**TASK GOAL:** Return each line of the material verbatim.
-------
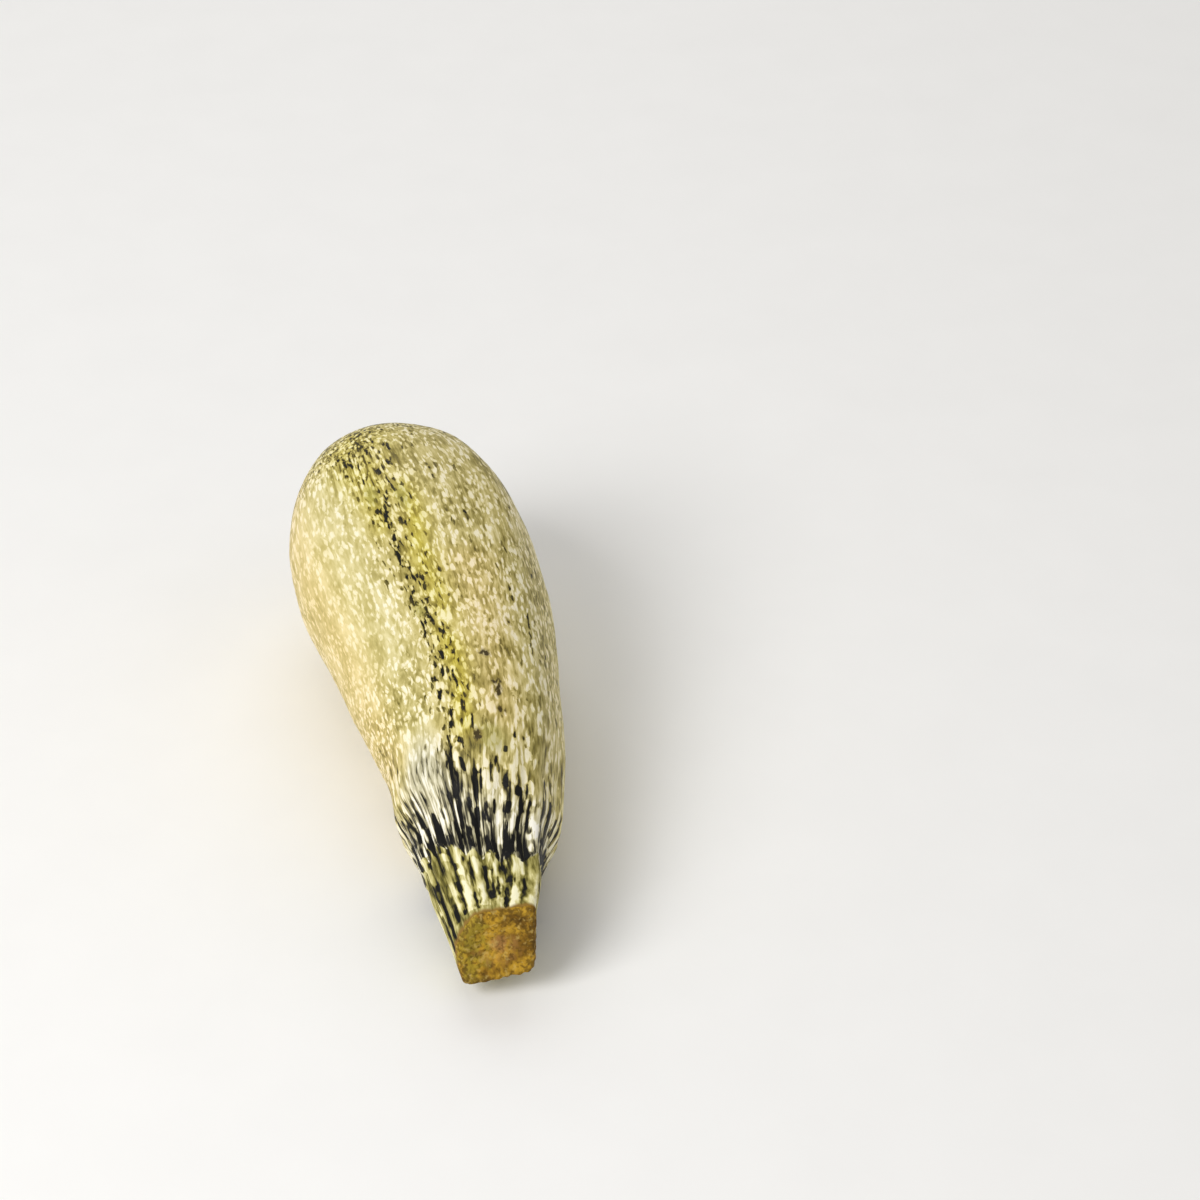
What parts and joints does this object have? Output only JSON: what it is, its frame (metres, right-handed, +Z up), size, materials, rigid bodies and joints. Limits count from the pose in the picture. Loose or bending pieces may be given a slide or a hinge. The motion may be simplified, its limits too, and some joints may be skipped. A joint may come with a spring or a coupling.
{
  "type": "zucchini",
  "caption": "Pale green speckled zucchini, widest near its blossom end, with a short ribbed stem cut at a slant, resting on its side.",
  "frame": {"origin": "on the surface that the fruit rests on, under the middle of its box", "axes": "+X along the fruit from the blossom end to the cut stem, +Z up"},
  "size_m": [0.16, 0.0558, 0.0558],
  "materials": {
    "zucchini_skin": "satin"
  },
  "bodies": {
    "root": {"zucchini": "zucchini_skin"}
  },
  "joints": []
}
-------
**OUTPUT:**
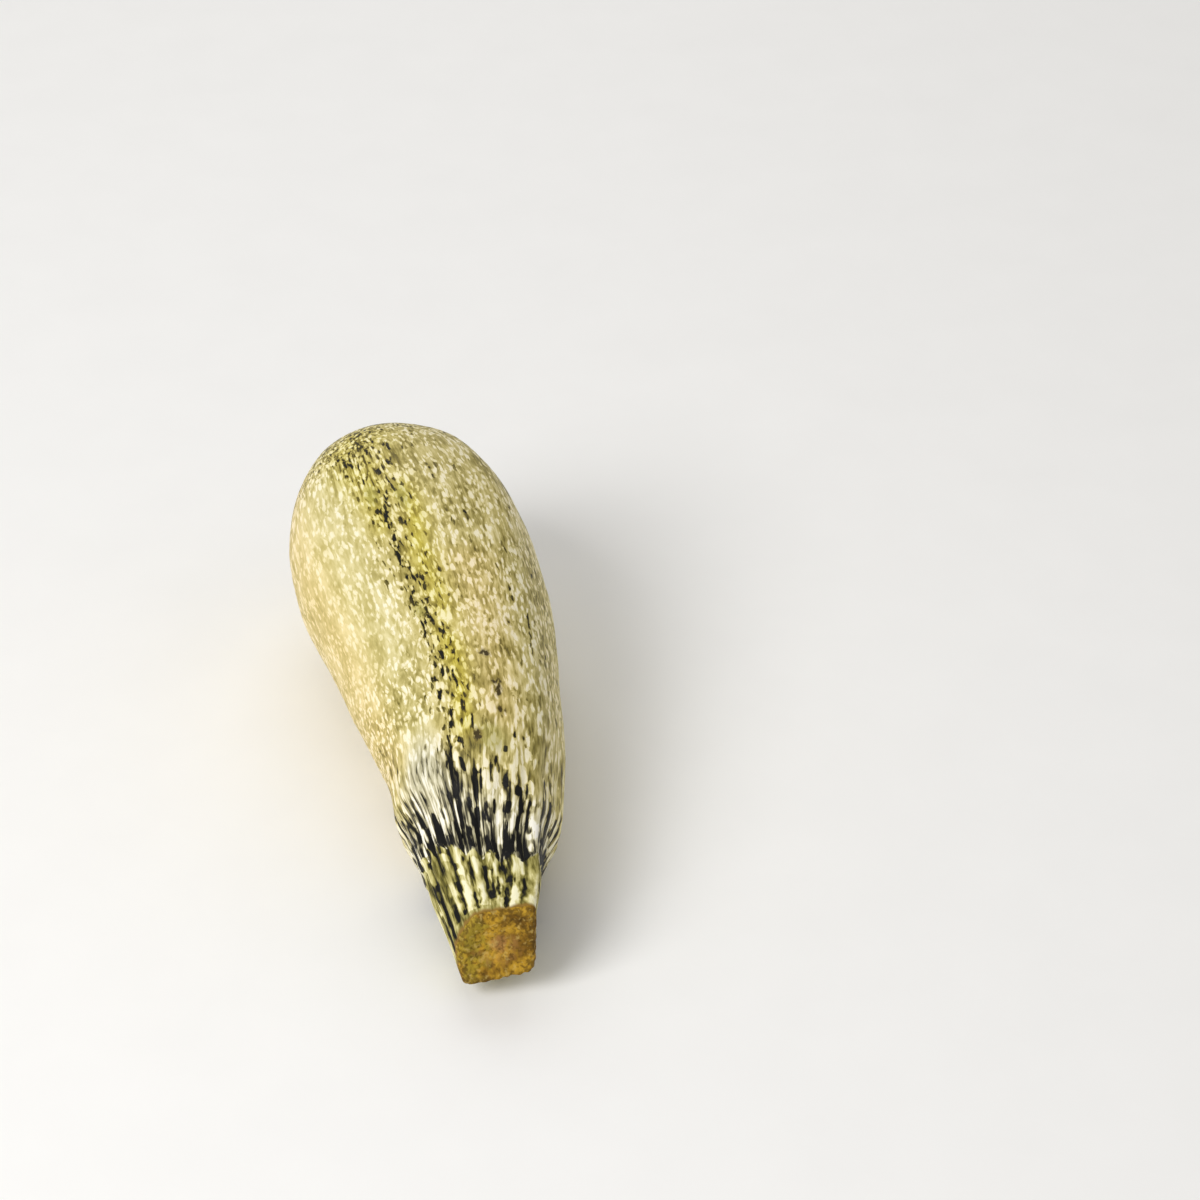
What parts and joints does this object have? Output only JSON: what it is, its frame (metres, right-handed, +Z up), size, materials, rigid bodies and joints. Limits count from the pose in the picture. Loose or bending pieces may be given a slide or a hinge. The motion may be simplified, its limits too, and some joints may be skipped. A joint may come with a spring or a coupling.
{
  "type": "zucchini",
  "caption": "Pale green speckled zucchini, widest near its blossom end, with a short ribbed stem cut at a slant, resting on its side.",
  "frame": {"origin": "on the surface that the fruit rests on, under the middle of its box", "axes": "+X along the fruit from the blossom end to the cut stem, +Z up"},
  "size_m": [0.16, 0.0558, 0.0558],
  "materials": {
    "zucchini_skin": "satin"
  },
  "bodies": {
    "root": {"zucchini": "zucchini_skin"}
  },
  "joints": []
}